Often Shadowbinders is pretty silly in tone. The high fantasy setting and serious dramatic tension contrast with a few farcical characterizations and some fairly ridiculous events. Sometimes I’m not totally sure how seriously the comic is taking itself… there are a few moments when the dialog gets a little hokey and I’m not certain if it’s just exposition that got a little clunky or if it’s self-aware exposition drawing attention to itself.

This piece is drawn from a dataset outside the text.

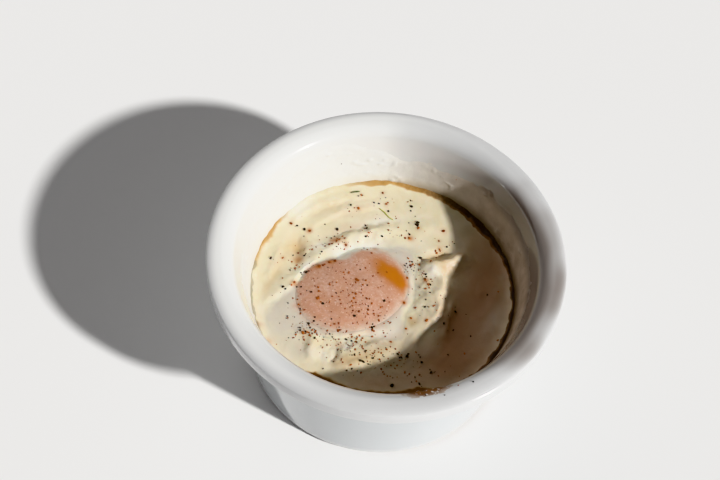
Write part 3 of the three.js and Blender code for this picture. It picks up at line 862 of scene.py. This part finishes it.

Overall, what matters is less the intention behind the tone and more the effect the tone has on the reader, and for me, Shadowbinders is consistently loads of fun. The plot is well laid-out, with seeds planted early on that clearly indicate a larger picture that will become clear as the story grows. The villains’ machinations are straightforward enough that a reader can follow them, even with the twists and secrets and lies to keep track of. And there are a few mysteries that I’m still trying to figure out. Keeping an eye out for clues and finding answers before the characters do can be a great way to make oneself feel clever.

If you’re like me, then the possibility of losing yourself in a magical realm for a few hours is reason enough to dive into Shadowbinders. This fantasy world is full of things that couldn’t exist in our own, which for the longest time I always thought was the whole point of writing stories. There are entire civilizations here with an entirely different technological history than our own, where fanciful creatures face off against daring heroes in aerial battles.
Just looking at the artwork, taking in everything that the visuals have to tell you about Belatyr and the people who live there, is a huge part of Shadowbinders’ appeal. The images are what drew me into the world. The rest of it, story and character and atmosphere, are what made me want to stay there.

Shadowbinders is written by Kambrea Pratt and drawn by Thom Pratt. In later installments, the comic is colored by Brittany Peer. I encourage you to check it out and make use of the fantasy escapism if you ever need to get away from real life. As Mia leaves her world behind, so, dear reader, can you.